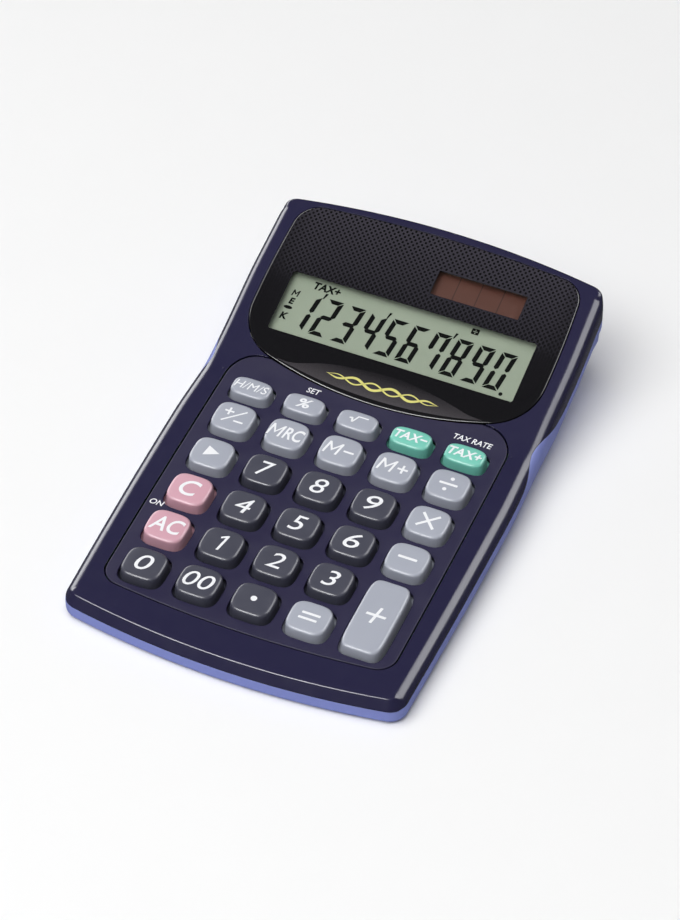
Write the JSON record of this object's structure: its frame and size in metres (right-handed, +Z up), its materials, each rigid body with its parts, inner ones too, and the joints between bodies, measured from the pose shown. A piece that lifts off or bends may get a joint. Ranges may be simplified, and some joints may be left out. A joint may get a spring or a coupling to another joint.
{
  "type": "desk calculator",
  "caption": "Splash-proof desk calculator with a raised, tilted display head, solar cell, and rows of rounded keys that press down.",
  "frame": {"origin": "on the surface the feet stand on, under the middle of the case", "axes": "+X to the user's right, +Y from the user towards the display, +Z up"},
  "size_m": [0.1076, 0.168, 0.0341],
  "materials": {
    "case_blue": "glossy dark blue moulded plastic",
    "case_periwinkle": "satin light blue moulded plastic",
    "panel_blue": "fine matt texture",
    "window": "glossy clear plastic, printed black behind",
    "black_tape": "matt foam tape",
    "lcd": "grey-green display glass under a matt polariser",
    "reflector": "pearly film",
    "white_plastic": "moulded",
    "ribbon": "amber film",
    "steel": "zinc plated",
    "solar": "brown cells behind glass",
    "grey_rubber": "silicone",
    "board": "green solder mask",
    "blob": "potting resin",
    "capacitor": "sleeved can",
    "resistor": "lacquer",
    "cell": "nickel plated",
    "contact": "spring strip",
    "leads": "insulated wire",
    "black_rubber": "matt",
    "key_grey": "satin",
    "key_dark": "satin",
    "key_pink": "satin",
    "key_green": "satin"
  },
  "bodies": {
    "case": {"upper_case": "case_blue", "lower_case": "case_periwinkle", "key_panel": "panel_blue", "display_window": "window", "window_tape": "black_tape", "lcd_glass": "lcd", "lcd_reflector": "reflector", "lcd_holder": "white_plastic", "lcd_ribbon": "ribbon", "holder_screws": "steel", "solar_cell": "solar", "solar_tape": "black_tape", "rubber_key_sheet": "grey_rubber", "circuit_board": "board", "processor_blob": "blob", "capacitors": "capacitor", "resistors": "resistor", "board_screws": "steel", "button_cell": "cell", "battery_contact_plus": "contact", "battery_contact_minus": "contact", "battery_leads": "leads", "solar_leads": "leads", "case_seal": "black_rubber", "case_screws": "steel", "feet": "black_rubber"},
    "key_hours_body": {"key_hours": "key_grey"},
    "key_percent_body": {"key_percent": "key_grey"},
    "key_root_body": {"key_root": "key_grey"},
    "key_tax_minus_body": {"key_tax_minus": "key_green"},
    "key_tax_plus_body": {"key_tax_plus": "key_green"},
    "key_sign_body": {"key_sign": "key_grey"},
    "key_memory_recall_body": {"key_memory_recall": "key_grey"},
    "key_memory_minus_body": {"key_memory_minus": "key_grey"},
    "key_memory_plus_body": {"key_memory_plus": "key_grey"},
    "key_divide_body": {"key_divide": "key_grey"},
    "key_backspace_body": {"key_backspace": "key_grey"},
    "key_7_body": {"key_7": "key_dark"},
    "key_8_body": {"key_8": "key_dark"},
    "key_9_body": {"key_9": "key_dark"},
    "key_multiply_body": {"key_multiply": "key_grey"},
    "key_clear_body": {"key_clear": "key_pink"},
    "key_4_body": {"key_4": "key_dark"},
    "key_5_body": {"key_5": "key_dark"},
    "key_6_body": {"key_6": "key_dark"},
    "key_minus_body": {"key_minus": "key_grey"},
    "key_all_clear_body": {"key_all_clear": "key_pink"},
    "key_1_body": {"key_1": "key_dark"},
    "key_2_body": {"key_2": "key_dark"},
    "key_3_body": {"key_3": "key_dark"},
    "key_plus_body": {"key_plus": "key_grey"},
    "key_0_body": {"key_0": "key_dark"},
    "key_00_body": {"key_00": "key_dark"},
    "key_point_body": {"key_point": "key_dark"},
    "key_equals_body": {"key_equals": "key_grey"}
  },
  "joints": [
    {"name": "press_hours", "type": "slide", "parent": "case", "child": "key_hours_body", "axis": [0, 0.0523, -0.9986], "range_m": [0, 0.0012], "stiffness_N_per_m": 500},
    {"name": "press_percent", "type": "slide", "parent": "case", "child": "key_percent_body", "axis": [0, 0.0523, -0.9986], "range_m": [0, 0.0012], "stiffness_N_per_m": 500},
    {"name": "press_root", "type": "slide", "parent": "case", "child": "key_root_body", "axis": [0, 0.0523, -0.9986], "range_m": [0, 0.0012], "stiffness_N_per_m": 500},
    {"name": "press_tax_minus", "type": "slide", "parent": "case", "child": "key_tax_minus_body", "axis": [0, 0.0523, -0.9986], "range_m": [0, 0.0012], "stiffness_N_per_m": 500},
    {"name": "press_tax_plus", "type": "slide", "parent": "case", "child": "key_tax_plus_body", "axis": [0, 0.0523, -0.9986], "range_m": [0, 0.0012], "stiffness_N_per_m": 500},
    {"name": "press_sign", "type": "slide", "parent": "case", "child": "key_sign_body", "axis": [0, 0.0523, -0.9986], "range_m": [0, 0.0012], "stiffness_N_per_m": 500},
    {"name": "press_memory_recall", "type": "slide", "parent": "case", "child": "key_memory_recall_body", "axis": [0, 0.0523, -0.9986], "range_m": [0, 0.0012], "stiffness_N_per_m": 500},
    {"name": "press_memory_minus", "type": "slide", "parent": "case", "child": "key_memory_minus_body", "axis": [0, 0.0523, -0.9986], "range_m": [0, 0.0012], "stiffness_N_per_m": 500},
    {"name": "press_memory_plus", "type": "slide", "parent": "case", "child": "key_memory_plus_body", "axis": [0, 0.0523, -0.9986], "range_m": [0, 0.0012], "stiffness_N_per_m": 500},
    {"name": "press_divide", "type": "slide", "parent": "case", "child": "key_divide_body", "axis": [0, 0.0523, -0.9986], "range_m": [0, 0.0012], "stiffness_N_per_m": 500},
    {"name": "press_backspace", "type": "slide", "parent": "case", "child": "key_backspace_body", "axis": [0, 0.0523, -0.9986], "range_m": [0, 0.0012], "stiffness_N_per_m": 500},
    {"name": "press_7", "type": "slide", "parent": "case", "child": "key_7_body", "axis": [0, 0.0523, -0.9986], "range_m": [0, 0.0012], "stiffness_N_per_m": 500},
    {"name": "press_8", "type": "slide", "parent": "case", "child": "key_8_body", "axis": [0, 0.0523, -0.9986], "range_m": [0, 0.0012], "stiffness_N_per_m": 500},
    {"name": "press_9", "type": "slide", "parent": "case", "child": "key_9_body", "axis": [0, 0.0523, -0.9986], "range_m": [0, 0.0012], "stiffness_N_per_m": 500},
    {"name": "press_multiply", "type": "slide", "parent": "case", "child": "key_multiply_body", "axis": [0, 0.0523, -0.9986], "range_m": [0, 0.0012], "stiffness_N_per_m": 500},
    {"name": "press_clear", "type": "slide", "parent": "case", "child": "key_clear_body", "axis": [0, 0.0523, -0.9986], "range_m": [0, 0.0012], "stiffness_N_per_m": 500},
    {"name": "press_4", "type": "slide", "parent": "case", "child": "key_4_body", "axis": [0, 0.0523, -0.9986], "range_m": [0, 0.0012], "stiffness_N_per_m": 500},
    {"name": "press_5", "type": "slide", "parent": "case", "child": "key_5_body", "axis": [0, 0.0523, -0.9986], "range_m": [0, 0.0012], "stiffness_N_per_m": 500},
    {"name": "press_6", "type": "slide", "parent": "case", "child": "key_6_body", "axis": [0, 0.0523, -0.9986], "range_m": [0, 0.0012], "stiffness_N_per_m": 500},
    {"name": "press_minus", "type": "slide", "parent": "case", "child": "key_minus_body", "axis": [0, 0.0523, -0.9986], "range_m": [0, 0.0012], "stiffness_N_per_m": 500},
    {"name": "press_all_clear", "type": "slide", "parent": "case", "child": "key_all_clear_body", "axis": [0, 0.0523, -0.9986], "range_m": [0, 0.0012], "stiffness_N_per_m": 500},
    {"name": "press_1", "type": "slide", "parent": "case", "child": "key_1_body", "axis": [0, 0.0523, -0.9986], "range_m": [0, 0.0012], "stiffness_N_per_m": 500},
    {"name": "press_2", "type": "slide", "parent": "case", "child": "key_2_body", "axis": [0, 0.0523, -0.9986], "range_m": [0, 0.0012], "stiffness_N_per_m": 500},
    {"name": "press_3", "type": "slide", "parent": "case", "child": "key_3_body", "axis": [0, 0.0523, -0.9986], "range_m": [0, 0.0012], "stiffness_N_per_m": 500},
    {"name": "press_plus", "type": "slide", "parent": "case", "child": "key_plus_body", "axis": [0, 0.0523, -0.9986], "range_m": [0, 0.0012], "stiffness_N_per_m": 500},
    {"name": "press_0", "type": "slide", "parent": "case", "child": "key_0_body", "axis": [0, 0.0523, -0.9986], "range_m": [0, 0.0012], "stiffness_N_per_m": 500},
    {"name": "press_00", "type": "slide", "parent": "case", "child": "key_00_body", "axis": [0, 0.0523, -0.9986], "range_m": [0, 0.0012], "stiffness_N_per_m": 500},
    {"name": "press_point", "type": "slide", "parent": "case", "child": "key_point_body", "axis": [0, 0.0523, -0.9986], "range_m": [0, 0.0012], "stiffness_N_per_m": 500},
    {"name": "press_equals", "type": "slide", "parent": "case", "child": "key_equals_body", "axis": [0, 0.0523, -0.9986], "range_m": [0, 0.0012], "stiffness_N_per_m": 500}
  ]
}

━━━━━━━━━━━━━━━━━━━━

• **AIM**: Which lines contain "frame"? Copy each of them out.

• **EXERCISE RESPONSE**:
Write the JSON record of this object's structure: its frame and size in metres (right-handed, +Z up), its materials, each rigid body with its parts, inner ones too, and the joints between bodies, measured from the pose shown. A piece that lifts off or bends may get a joint. Ranges may be simplified, and some joints may be left out. A joint may get a spring or a coupling to another joint.
  "frame": {"origin": "on the surface the feet stand on, under the middle of the case", "axes": "+X to the user's right, +Y from the user towards the display, +Z up"},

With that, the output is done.